職業訓練が受けられる場所は職業能力開発校、専門学校などの民間の教育機関、職業能力開発大学校、職業能力開発促進センターとなっています。受講期間や応募受付開始日、入校日は訓練校によって異なるので都道府県のサイトやハローワークで情報収集をして確認しましょう。
ここでは、半年から1年以内を受講期間としている造園業の職業訓練を受けられる場所を一部ご紹介します。
職業能力開発校の例
職業能力開発校は都道府県や市町村が主体となって設置している職業訓練課程を行う施設です。地域によって名称は異なる場合があります。
新潟県立新潟テクノスクールは新潟県が設置した職業能力開発校で、造園技能士養成科において6ヶ月コースで造園業の就業に必要な訓練を受けられます。
新潟県立新潟テクノスクールでは、訓練中に造園技能士3級の資格試験の受験が義務付けられており、資格取得によって造園業への就職の実現がより期待できるでしょう。
神奈川県かなテクカレッジ東部(東部総合職業技術校)は神奈川県内にある大規模な職業訓練校で、造園科は4月開講で1年過程となっています。
造園師の仕事やエクステリア、現場施工の業務をこなせる訓練内容となっており、訓練修了生は造園業や緑地管理業、外構業へ就職した実績があります。
愛知県立岡崎高等技術専門校の造園科は造園施工科と造園管理科の2科があり、造園業に就業するために必要な知識と技術を学ぶ他、それぞれの科において必要とされるスキルを習得します。
造園施工科なら設計や施工に関するスキル、造園管理科は剪定や管理に関するスキルを身に着けることができるでしょう。
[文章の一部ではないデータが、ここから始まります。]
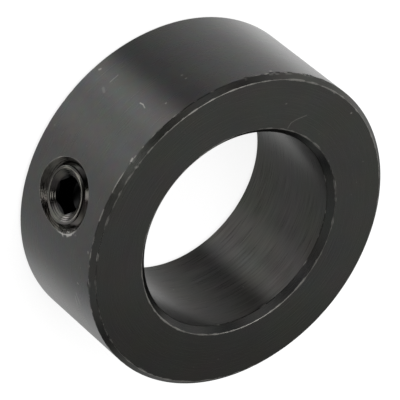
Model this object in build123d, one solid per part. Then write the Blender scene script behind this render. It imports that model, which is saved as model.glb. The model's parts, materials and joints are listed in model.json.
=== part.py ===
from build123d import *
import os
from math import radians, tan

# A shaft collar: a turned steel ring that one hexagon socket set screw clamps to a shaft.
# Lengths are in millimetres and angles in degrees. The ring lies on its back end face, with +Z along the
# bore and the origin at the centre of that face. The set screw points along +X from the middle of the width.

# Collar ring
bore_diameter = 25.0
wall_thickness = 7.5
collar_width = 16.0
barrel_chamfer = 0.6
bore_chamfer = 0.75

# Set screw: its diameter over the thread, and how far its two ends stand inside the wall
screw_diameter = 8.0
screw_recess = 0.25
point_clearance = 1.25

# Outer end of the screw: the thread starts with a chamfer below a plain rim round the dish
thread_start_chamfer = 0.6
rim_width = 0.35
rim_height = 0.28

# Hexagon socket in the screw's outer end
socket_across_flats = 4.0
socket_turn = 11.5
socket_web = 0.8
drill_angle = 120.0

# Cup point at the screw's inner end
cup_diameter = 5.0
cup_angle = 120.0

# Tapped hole for the screw
running_clearance = 0.05
mouth_chamfer = 0.65

# Overlap that lets a cutter run past the surface it leaves
cutter_overrun = 2.0

# Sizes that follow from those above
bore_radius = bore_diameter / 2
outer_radius = bore_radius + wall_thickness
screw_length = wall_thickness - screw_recess - point_clearance
screw_radius = screw_diameter / 2
hole_radius = screw_radius + running_clearance
rim_radius = screw_radius - thread_start_chamfer
dish_radius = rim_radius - rim_width
cup_radius = cup_diameter / 2
flat_radius = socket_across_flats / 2


def cone_depth(radius, included_angle):
    """Depth of a cone of this mouth radius and included angle."""
    return radius / tan(radians(included_angle / 2))


def ring_section():
    """Half section of the ring, with a chamfer at each of its four corners."""
    with BuildSketch(Plane.XZ) as section:
        with BuildLine():
            Polyline(
                (bore_radius + bore_chamfer, 0),
                (outer_radius - barrel_chamfer, 0),
                (outer_radius, barrel_chamfer),
                (outer_radius, collar_width - barrel_chamfer),
                (outer_radius - barrel_chamfer, collar_width),
                (bore_radius + bore_chamfer, collar_width),
                (bore_radius, collar_width - bore_chamfer),
                (bore_radius, bore_chamfer),
                close=True,
            )
        make_face()
    return section.sketch


def screw_plane(distance):
    """Plane across the screw's axis, facing outwards, at this distance from the bore's axis."""
    return Plane(origin=(distance, 0, collar_width / 2), x_dir=(0, 1, 0), z_dir=(1, 0, 0))


def tapped_hole():
    """Cutter for the screw's hole, from the bore's axis to past the crown, with its countersunk mouth."""
    with BuildPart() as cutter:
        with BuildSketch(screw_plane(0)):
            Circle(hole_radius)
        extrude(amount=outer_radius + cutter_overrun)
        with BuildSketch(screw_plane(outer_radius - mouth_chamfer)):
            Circle(hole_radius)
        extrude(amount=mouth_chamfer + cutter_overrun, taper=-45)
    return cutter.part


def make_collar_ring():
    """The turned ring with its tapped hole."""
    with BuildPart() as ring:
        add(ring_section())
        revolve(axis=Axis.Z)
        add(tapped_hole(), mode=Mode.SUBTRACT)
    return ring.part


def screw_section():
    """Half section of the screw, its outer end at zero and its axis upright: dish, rim, thread and cup."""
    with BuildSketch(Plane.XZ) as section:
        with BuildLine():
            Polyline(
                (0, -cone_depth(dish_radius, drill_angle)),
                (dish_radius, 0),
                (rim_radius, 0),
                (rim_radius, -rim_height),
                (screw_radius, -rim_height - thread_start_chamfer),
                (screw_radius, -screw_length + screw_radius - cup_radius),
                (cup_radius, -screw_length),
                (0, -screw_length + cone_depth(cup_radius, cup_angle)),
                close=True,
            )
        make_face()
    return section.sketch


def hexagon_socket():
    """Cutter for the socket: a hexagon with a drilled cone at its floor, clear of the cup by the web."""
    floor_cone = cone_depth(flat_radius, drill_angle)
    cup_depth = cone_depth(cup_radius, cup_angle)
    socket_depth = screw_length - cup_depth - socket_web - floor_cone
    with BuildPart() as cutter:
        with BuildSketch(Plane.XY.offset(-socket_depth)):
            RegularPolygon(radius=flat_radius, side_count=6, major_radius=False, rotation=socket_turn)
        extrude(amount=socket_depth + cutter_overrun)
        with BuildSketch(Plane.XZ):
            with BuildLine():
                Polyline(
                    (0, -socket_depth - floor_cone),
                    (flat_radius, -socket_depth),
                    (0, -socket_depth),
                    close=True,
                )
            make_face()
        revolve(axis=Axis.Z)
    return cutter.part


def make_set_screw():
    """The set screw, seated in its hole just below the crown of the barrel."""
    with BuildPart() as screw:
        add(screw_section())
        revolve(axis=Axis.Z)
        add(hexagon_socket(), mode=Mode.SUBTRACT)
    return screw_plane(outer_radius - screw_recess) * screw.part


os.makedirs("parts", exist_ok=True)
export_step(make_collar_ring(), "parts/collar_ring.step")
export_step(make_set_screw(), "parts/set_screw.step")
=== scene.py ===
# %% [markdown]
# A shaft collar
#
# A shaft collar is a plain steel ring that slides along a shaft and is held there by one screw. It keeps
# a bearing or a wheel from wandering. This one is turned from bar, blackened in a hot salt bath, and
# fitted with a set screw that has no head, so nothing stands out of the ring.
#
# The solids were made in CAD. This lesson dresses them in Blender: it gives the ring its broken edges and
# its tapped hole, cuts a real thread and a hexagon socket on the screw, and then makes the black finish,
# the light and the camera.

import json
import math
import random

import bmesh
import bpy
from mathutils import Matrix, Vector


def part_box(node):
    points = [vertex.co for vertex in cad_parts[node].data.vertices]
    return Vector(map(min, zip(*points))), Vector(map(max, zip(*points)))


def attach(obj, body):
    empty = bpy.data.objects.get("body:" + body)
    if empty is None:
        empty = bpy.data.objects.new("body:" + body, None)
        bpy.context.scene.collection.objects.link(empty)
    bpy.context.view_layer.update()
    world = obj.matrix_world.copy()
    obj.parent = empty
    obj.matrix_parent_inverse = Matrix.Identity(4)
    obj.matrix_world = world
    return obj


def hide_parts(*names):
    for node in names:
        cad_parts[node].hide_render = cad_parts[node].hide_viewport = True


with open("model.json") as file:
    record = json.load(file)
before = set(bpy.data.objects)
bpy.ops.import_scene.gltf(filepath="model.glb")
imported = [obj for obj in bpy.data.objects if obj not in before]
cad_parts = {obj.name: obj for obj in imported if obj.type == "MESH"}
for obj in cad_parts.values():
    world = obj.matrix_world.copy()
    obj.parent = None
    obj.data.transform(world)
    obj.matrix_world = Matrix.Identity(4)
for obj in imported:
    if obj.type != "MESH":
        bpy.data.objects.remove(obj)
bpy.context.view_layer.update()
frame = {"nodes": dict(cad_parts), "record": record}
print("CAD nodes:", sorted(frame["nodes"]))

# %% [markdown]
# Sizes
#
# Blender works in metres here, in the same axes as the CAD: the bore runs along Z, the set screw points
# along +X, and the ring rests on z = 0. The main sizes are read from the CAD solids and from the record
# that came with them, so the dressed parts can't drift away from the real ones. What is left to name is
# small: chamfers, the thread and the socket. Those are written in millimetres.

# %% Sizes from the frame
MM = 0.001

ring_low, ring_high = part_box("collar_ring")
screw_low, screw_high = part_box("set_screw")
mounts = {mount["name"]: mount for mount in frame["record"]["mounts"]}

outer_radius = ring_high.x
ring_width = ring_high.z - ring_low.z
middle = (ring_low.z + ring_high.z) / 2
bore_radius = mounts["bore"]["dims"]["r_mm"] * MM
bore_chamfer = (ring_width - mounts["bore"]["dims"]["length_mm"] * MM) / 2
barrel_chamfer = 0.6 * MM
screw_face = screw_high.x
screw_length = screw_high.x - screw_low.x
screw_radius = (screw_high.y - screw_low.y) / 2

# %% [markdown]
# Small helpers
#
# Every piece below is made the way it would be made by hand: add a primitive, open it for editing, select
# something, and run an operator on it. An operator works on whatever is selected, so each step starts by
# selecting nothing. The helpers here only save typing.

# %% Helpers for editing
def deselect_all():
    """Leave edit mode and select nothing, so that the next operator finds a clean table."""
    if bpy.context.mode != "OBJECT":
        bpy.ops.object.mode_set(mode="OBJECT")
    bpy.ops.object.select_all(action="DESELECT")


def choose(piece):
    """Select one object alone and make it the active one."""
    deselect_all()
    piece.select_set(True)
    bpy.context.view_layer.objects.active = piece


def open_for_editing(piece):
    """Choose one object and open its mesh."""
    choose(piece)
    bpy.ops.object.mode_set(mode="EDIT")


def pick(piece, kind, wanted):
    """In edit mode, select the vertices, edges or faces whose middle passes a test."""
    bpy.ops.mesh.select_mode(type=kind)
    bpy.ops.mesh.select_all(action="DESELECT")
    mesh = bmesh.from_edit_mesh(piece.data)
    for part in {"VERT": mesh.verts, "EDGE": mesh.edges, "FACE": mesh.faces}[kind]:
        corners = [part] if kind == "VERT" else part.verts
        centre = sum((corner.co for corner in corners), Vector()) / len(corners)
        if wanted(centre):
            part.select_set(True)
    mesh.select_flush_mode()
    bmesh.update_edit_mesh(piece.data)


def close_and_tidy(piece):
    """Merge doubled vertices, turn every face outwards and leave edit mode."""
    bpy.ops.mesh.select_mode(type="VERT")
    bpy.ops.mesh.select_all(action="SELECT")
    bpy.ops.mesh.remove_doubles(threshold=0.0005 * MM)
    bpy.ops.mesh.normals_make_consistent(inside=False)
    bpy.ops.object.mode_set(mode="OBJECT")
    print(piece.name, "has", len(piece.data.polygons), "faces")


# %% [markdown]
# The ring as it leaves the lathe
#
# A collar is turned: a tool works along a spinning bar, so every section through its axis is the same.
# The quickest way to model such a form is the lathe's own way. We draw the half section once, a rectangle
# between the bore and the barrel, and spin it round the Z axis.
#
# The corners of a turned part are never sharp. The barrel has a 0.6 mm chamfer and the bore a slightly
# larger one, which helps the shaft in. A vertex bevel on the section makes each of them. A second, much
# smaller bevel breaks the edges that the chamfers leave, because a real edge is always a little round and
# that thin round is what catches the light.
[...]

造園科は4月開講で、1年にわたって勉強します。
まとめ
造園業に就職を希望する人は職業訓練の受講を選択肢に入れてみると良いでしょう。
職業訓練は基本的に無料で、就職で求められる専門知識やスキルを学べたり、就職支援を受けられたりするなど求職者にとってはメリットが多くあります。
造園業に関しては男性が多いイメージがありますが、職業訓練で造園科を受講して造園企業に就職している女性も実際にいるので、女性であっても造園業に興味がある人は造園の職業訓練を考えてみると良いかもしれません。
また、造園業の職業訓練校の募集要項に女性入校枠がある旨を記載している場合もあるので、女性で造園業に就業したい人は性別についての心配は不要だと言えるでしょう。